Instructions to follow:
Each line below should be reproduced without any alteration.

Start of Information provided

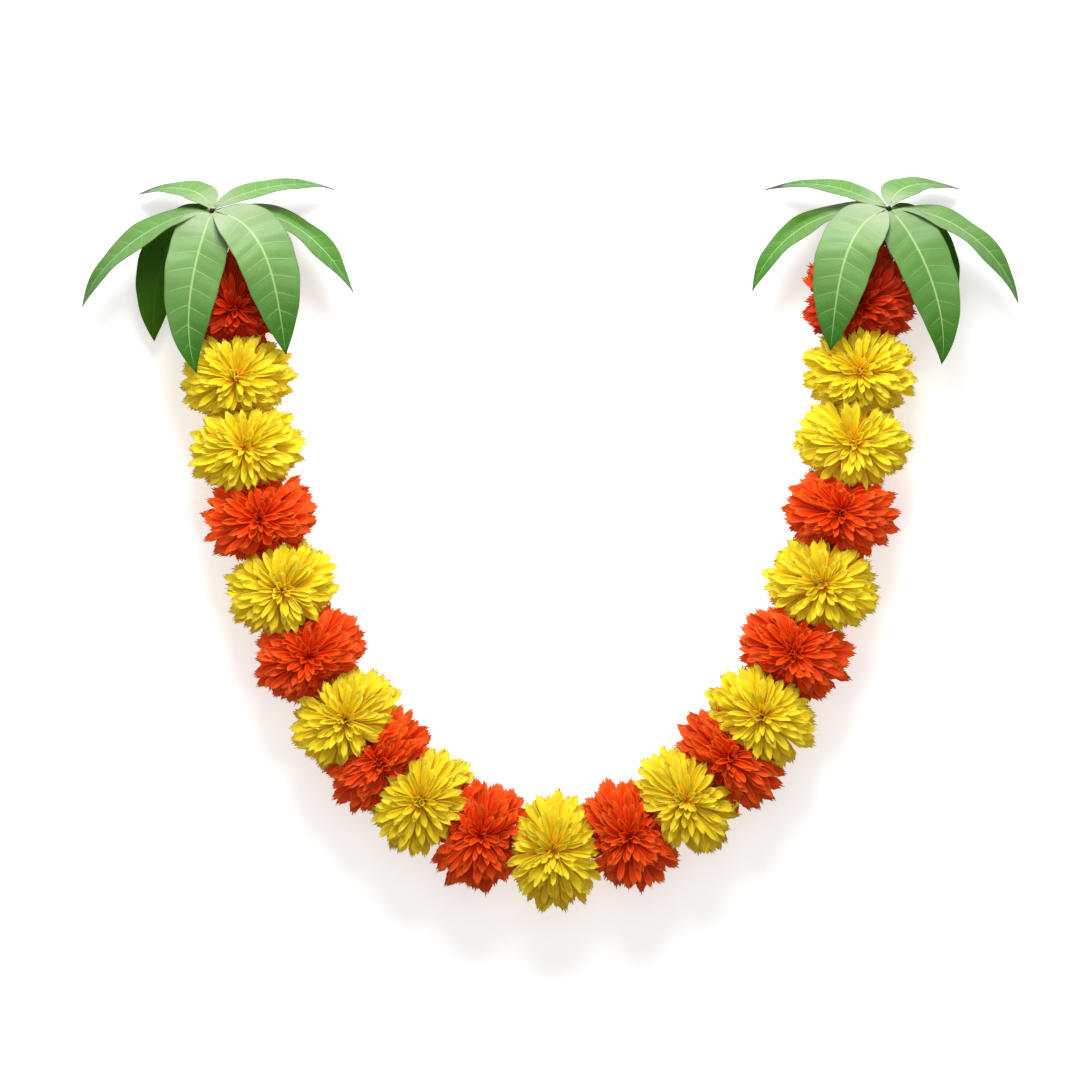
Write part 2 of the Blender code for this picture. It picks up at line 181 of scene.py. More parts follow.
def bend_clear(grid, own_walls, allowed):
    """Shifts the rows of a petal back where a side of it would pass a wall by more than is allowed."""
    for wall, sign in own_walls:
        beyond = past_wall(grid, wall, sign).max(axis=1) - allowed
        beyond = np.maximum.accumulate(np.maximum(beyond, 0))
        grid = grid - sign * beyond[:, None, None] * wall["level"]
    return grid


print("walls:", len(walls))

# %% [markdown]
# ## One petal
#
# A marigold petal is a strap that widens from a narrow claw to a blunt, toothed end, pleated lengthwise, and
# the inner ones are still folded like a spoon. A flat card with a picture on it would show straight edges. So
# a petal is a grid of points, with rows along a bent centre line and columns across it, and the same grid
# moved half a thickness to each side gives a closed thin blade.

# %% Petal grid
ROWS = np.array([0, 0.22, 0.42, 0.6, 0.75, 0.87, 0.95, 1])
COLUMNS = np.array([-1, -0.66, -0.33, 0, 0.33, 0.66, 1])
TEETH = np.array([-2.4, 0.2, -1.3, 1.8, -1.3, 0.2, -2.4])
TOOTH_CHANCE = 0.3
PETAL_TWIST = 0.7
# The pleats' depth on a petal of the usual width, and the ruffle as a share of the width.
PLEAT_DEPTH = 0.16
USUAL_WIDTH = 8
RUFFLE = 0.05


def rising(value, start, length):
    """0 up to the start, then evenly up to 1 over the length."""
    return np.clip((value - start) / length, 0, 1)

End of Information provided

Final answer:
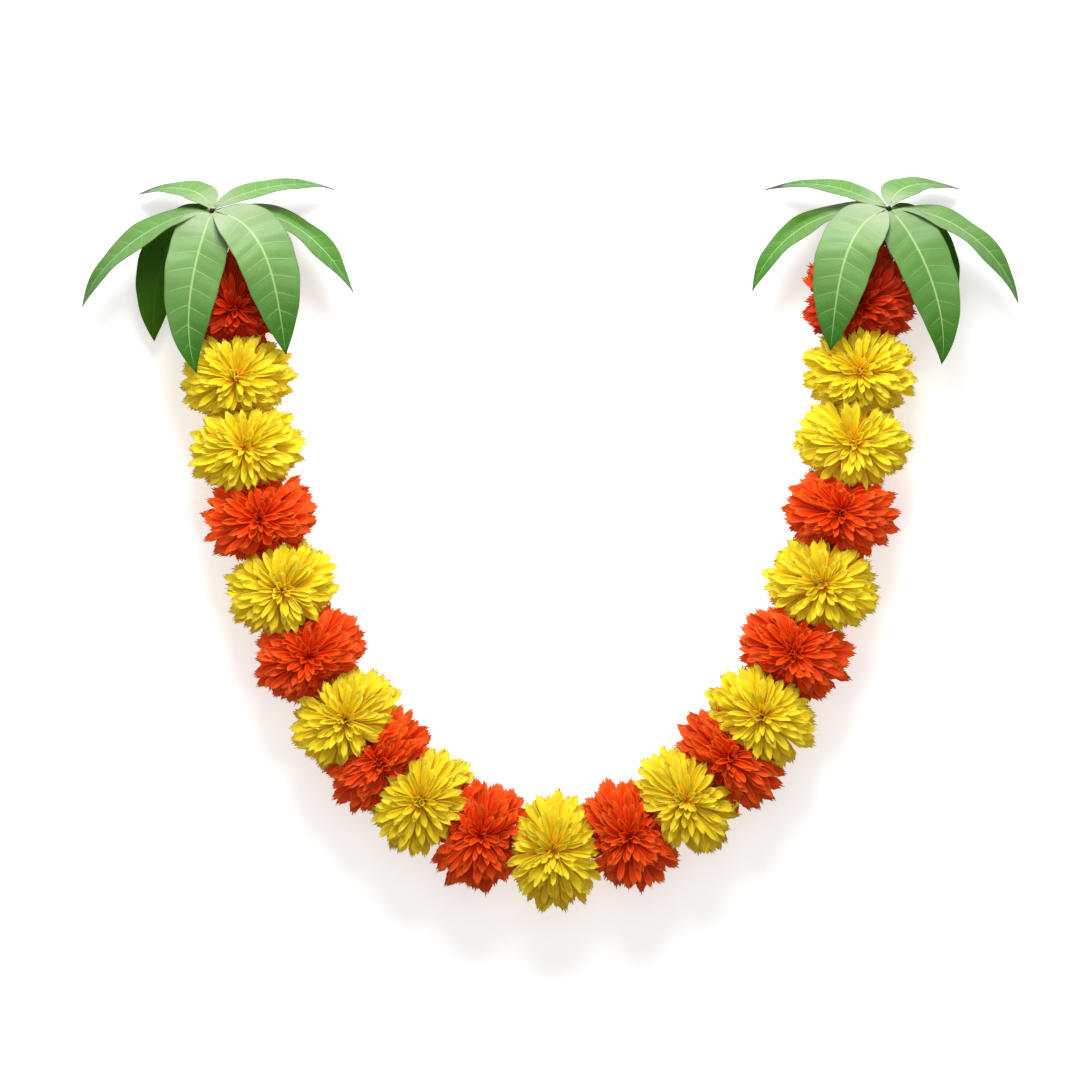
Write part 2 of the Blender code for this picture. It picks up at line 181 of scene.py. More parts follow.
def bend_clear(grid, own_walls, allowed):
    """Shifts the rows of a petal back where a side of it would pass a wall by more than is allowed."""
    for wall, sign in own_walls:
        beyond = past_wall(grid, wall, sign).max(axis=1) - allowed
        beyond = np.maximum.accumulate(np.maximum(beyond, 0))
        grid = grid - sign * beyond[:, None, None] * wall["level"]
    return grid


print("walls:", len(walls))

# %% [markdown]
# ## One petal
#
# A marigold petal is a strap that widens from a narrow claw to a blunt, toothed end, pleated lengthwise, and
# the inner ones are still folded like a spoon. A flat card with a picture on it would show straight edges. So
# a petal is a grid of points, with rows along a bent centre line and columns across it, and the same grid
# moved half a thickness to each side gives a closed thin blade.

# %% Petal grid
ROWS = np.array([0, 0.22, 0.42, 0.6, 0.75, 0.87, 0.95, 1])
COLUMNS = np.array([-1, -0.66, -0.33, 0, 0.33, 0.66, 1])
TEETH = np.array([-2.4, 0.2, -1.3, 1.8, -1.3, 0.2, -2.4])
TOOTH_CHANCE = 0.3
PETAL_TWIST = 0.7
# The pleats' depth on a petal of the usual width, and the ruffle as a share of the width.
PLEAT_DEPTH = 0.16
USUAL_WIDTH = 8
RUFFLE = 0.05


def rising(value, start, length):
    """0 up to the start, then evenly up to 1 over the length."""
    return np.clip((value - start) / length, 0, 1)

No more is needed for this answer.